Jeevan Reddy, B.P. (J) Jeevan Reddy, B.P. (J) Hansaria B.L. (J)

CITATION: 1994 SCR (1) 549 1994 SCC (2) 420 JT 1994 (1) 413 1994 SCALE (1)423

ACT:

HEAD NOTE:

The Judgment of the Court was delivered by B.P. JEEVAN REDDY, J.- Leave granted in SLP (Crl.) Nos. 983 of 1990 and 483 of 1992.

Appeal No. 3811 of 1990 are, preferred against the judgment of the Division Bench of the Calcutta High Court in Archana Guha v. Ranjit (alias Runu) Guha Niyogil dated March 5, 1990 while Criminal Appeal No. 97 of 1994 [arising from SLP (Crl.) No. 483 of 1992] is directed against the order of a learned Single Judge in Criminal Revision No. 1003 of 1991 dated October 4, 1991.

3.The respondent, Smt Archana Guha filed a private complaint in August 1977 against five police officers alleging that they had tortured her in the torture cell of the Police Headquarters at Lal Bazar (Calcutta) in July 1974. She has set out in detail the manner in which she was tortured in her complaint. On September 30, 1974 she was detained under Section 3 of the Maintenance of Internal Security Act, 1971 and released on May 3, 1977. Other members of her family too were similarly detained. They were released on June 21, 1977.

1 (1990) 1 CHN 281 ** Of the five accused, three are dead. The two surviving accused are the appellants herein 424 4.On the private complaint filed by Smt Guha, the learned Magistrate directed issue of summons to the accused police officials. On November 5, 1977 the appellants herein surrendered before the learned Magistrate. By an order dated December 20, 1978, the learned Magistrate committed the accused to stand trial before a sessions court for offences under Sections 325, 330, 331 and 509 read with Section 34 IPC. The accused-police officials filed a criminal revision against the order of committal which was allowed by the Division Bench of the Calcutta High Court on May 13, 1980. The High Court held the order of committal bad. It directed the learned Magistrate to try the said case as a warrant case. The reasons for which the matter could not proceed thereafter from 1980 up to now, beyond the examination-in-chief of the complainant (Smt Guha), is graphically set out in the opening paragraphs of the judgment of Shri Sunil Kumar Guin, J. in his judgment in Criminal Revision No. 1003 of 1991 as well as in the judgment of the Division Bench, both of which are subject- matters of these appeals. We do not think it necessary to reproduce the same except to say that it is largely due to the various proceedings taken by the accused in various superior courts on many an issue. For example, six years were spent on the question whether Shri A.P. Chatterjee, Advocate can appear for the complainant. The matter was fought up to this Court from 1981 to 1987. In this connection, we may also refer to the particulars mentioned in para 9 of the judgment of the Division Bench in Archana Guha v. Ranjit Guha Niyogil.

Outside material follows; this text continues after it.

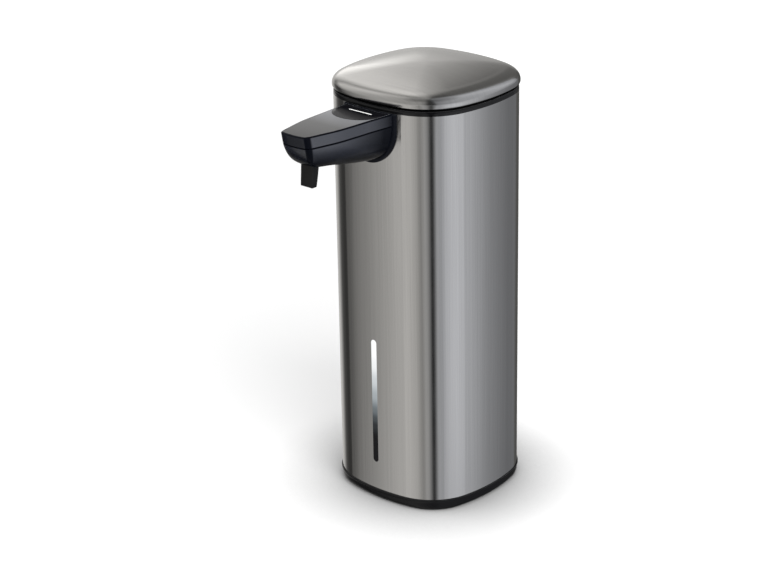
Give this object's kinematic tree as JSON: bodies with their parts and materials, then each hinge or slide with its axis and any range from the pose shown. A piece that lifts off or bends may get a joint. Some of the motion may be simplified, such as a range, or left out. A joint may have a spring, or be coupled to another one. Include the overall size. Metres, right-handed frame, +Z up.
{
  "type": "liquid soap dispenser",
  "caption": "Countertop soap dispenser with a hand sensor under its spout, a steel sleeve over a tank and geared pump, and a hinged lid over the filler.",
  "frame": {"origin": "on the counter, under the body's vertical axis, at the centre of the foot's underside", "axes": "+Z up, -Y towards the spout and the user, +X to the user's right hand when facing the spout"},
  "size_m": [0.0832, 0.1348, 0.219],
  "materials": {
    "brushed_steel": "dark nickel tone, brushed upright on the sleeve",
    "black_shell": "fine satin texture",
    "foot_rubber": "matte",
    "door_plastic": "fine texture",
    "screw_steel": "turned, zinc coated",
    "cell_sleeve": "satin printed sleeve without lettering",
    "spring_contacts": "nickel plated strip",
    "wire_sleeve": "soft insulation",
    "tank_plastic": "milky moulded",
    "cover_plastic": "milky moulded",
    "seal_rubber": "soft silicone",
    "tube_rubber": "soft clear silicone",
    "filter_mesh": "woven nylon",
    "light_guide": "clear light guide, frosted front",
    "board": "solder resist",
    "lamp_resin": "yellow white resin",
    "chassis_plastic": "plain moulded",
    "pump_plastic": "hard moulded",
    "gear_plastic": "acetal",
    "pin_steel": "ground",
    "pinion_brass": "cut",
    "motor_steel": "drawn, zinc coated",
    "magnet": "sintered ferrite",
    "rotor_copper": "lacquered winding on a steel shaft",
    "end_cap_plastic": "moulded",
    "chip_plastic": "moulded",
    "button_rubber": "soft",
    "liner_plastic": "fine texture",
    "spout_trim": "gloss",
    "spout_top": "satin top",
    "spout_body": "gloss",
    "smoked_window": "smoked clear",
    "eye_resin": "dark clear resin",
    "nozzle_rubber": "soft silicone"
  },
  "bodies": {
    "dispenser": {"steel_sleeve": "brushed_steel", "base_shell": "black_shell", "deck": "black_shell", "filler_neck": "black_shell", "foot_ring": "foot_rubber", "battery_door": "door_plastic", "battery_door_screw": "screw_steel", "case_screws": "screw_steel", "module_screws": "screw_steel", "pump_screws": "screw_steel", "small_screws": "screw_steel", "battery_cells": "cell_sleeve", "cell_contacts": "spring_contacts", "battery_leads": "wire_sleeve", "level_leads": "wire_sleeve", "motor_leads": "wire_sleeve", "sensor_leads": "wire_sleeve", "tank": "tank_plastic", "tank_cover": "cover_plastic", "tank_gasket": "seal_rubber", "shaft_seal": "seal_rubber", "mouth_seal": "seal_rubber", "pickup_tube": "tube_rubber", "outlet_tube": "tube_rubber", "nozzle_elbow": "tube_rubber", "pickup_filter": "filter_mesh", "level_window": "light_guide", "main_board": "board", "level_lamp_board": "board", "sensor_board": "board", "level_lamp": "lamp_resin", "indicator_lamp": "lamp_resin", "chassis": "chassis_plastic", "motor_bracket": "chassis_plastic", "pump_housing": "pump_plastic", "pump_cover": "pump_plastic", "idler_pin": "pin_steel", "hinge_pin": "pin_steel", "motor_can": "motor_steel", "motor_magnets": "magnet", "motor_end_cap": "end_cap_plastic", "board_parts": "chip_plastic", "spout_flange": "spout_trim", "spout_upper": "spout_top", "spout_lower": "spout_body", "indicator_window": "smoked_window", "sensor_window": "smoked_window", "sensor_eyes": "eye_resin", "duckbill_nozzle": "nozzle_rubber"},
    "lid": {"lid_cap": "brushed_steel", "lid_liner": "liner_plastic", "lid_gasket": "seal_rubber"},
    "drive": {"drive_wheel": "gear_plastic", "pump_drive_gear": "gear_plastic"},
    "idler": {"pump_idler_gear": "gear_plastic"},
    "rotor": {"motor_rotor": "rotor_copper", "motor_pinion": "pinion_brass"},
    "less_key": {"less_button": "button_rubber"},
    "power_key": {"power_button": "button_rubber"},
    "more_key": {"more_button": "button_rubber"}
  },
  "joints": [
    {"name": "lid_hinge", "type": "hinge", "parent": "dispenser", "child": "lid", "pos_m": [0, 0.039, 0.2092], "axis": [-1, 0, 0], "range_deg": [0, 88]},
    {"name": "drive_spin", "type": "hinge", "parent": "dispenser", "child": "drive", "pos_m": [-0.00607, -0.014, 0.12], "axis": [0, 0, 1], "continuous": true},
    {"name": "idler_spin", "type": "hinge", "parent": "dispenser", "child": "idler", "pos_m": [0.00607, -0.014, 0.12], "axis": [0, 0, 1], "continuous": true},
    {"name": "motor_spin", "type": "hinge", "parent": "dispenser", "child": "rotor", "pos_m": [0.01025, -0.014, 0.15], "axis": [0, 0, 1], "continuous": true},
    {"name": "less_press", "type": "slide", "parent": "dispenser", "child": "less_key", "axis": [0, 0, -1], "range_m": [0, 0.0007], "stiffness_N_per_m": 900, "springref_m": -0.0003},
    {"name": "power_press", "type": "slide", "parent": "dispenser", "child": "power_key", "axis": [0, 0, -1], "range_m": [0, 0.0007], "stiffness_N_per_m": 900, "springref_m": -0.0003},
    {"name": "more_press", "type": "slide", "parent": "dispenser", "child": "more_key", "axis": [0, 0, -1], "range_m": [0, 0.0007], "stiffness_N_per_m": 900, "springref_m": -0.0003}
  ],
  "couplings": [
    {"joint": "drive_spin", "follows": "motor_spin", "ratio": -0.28571},
    {"joint": "idler_spin", "follows": "motor_spin", "ratio": 0.28571}
  ]
}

5.We may now set out the facts relating to the appeals before us. We shall first take up the Criminal Appeal No. 97 of 1994 arising from SLP (Crl.) No. 483 of 19921. This appeal is directed, as already stated, against the order of the learned Single Judge dated October 4, 1991 in Criminal Revision No. 1003 of 1991. The said order was made in a revision filed by the accused-police officials against the order of the learned Metropolitan Magistrate, Seventh Court, Calcutta dated April 3, 1991 whereunder the learned Magistrate dismissed the application filed by the accused under Section 245(3) of the Criminal Procedure Code. Sub- section (3) was inserted in Section 245 by the West Bengal (Amendment) Act No. 24 of 1988. Section 245 together with sub-section (3) reads as follows:

"245. When accused shall be discharged.- (1) If, upon taking all the evidence referred to in Section 244, the Magistrate considers, for reasons to be recorded, that no case against the accused has been made out which, if unrebutted, would warrant his conviction, the Magistrate shall discharge him.

(2)Nothing in this section shall be deemed to prevent a Magistrate from discharging the accused at any previous stage of the case if, for reasons to be recorded by such Magistrate, he considers the charge to be groundless.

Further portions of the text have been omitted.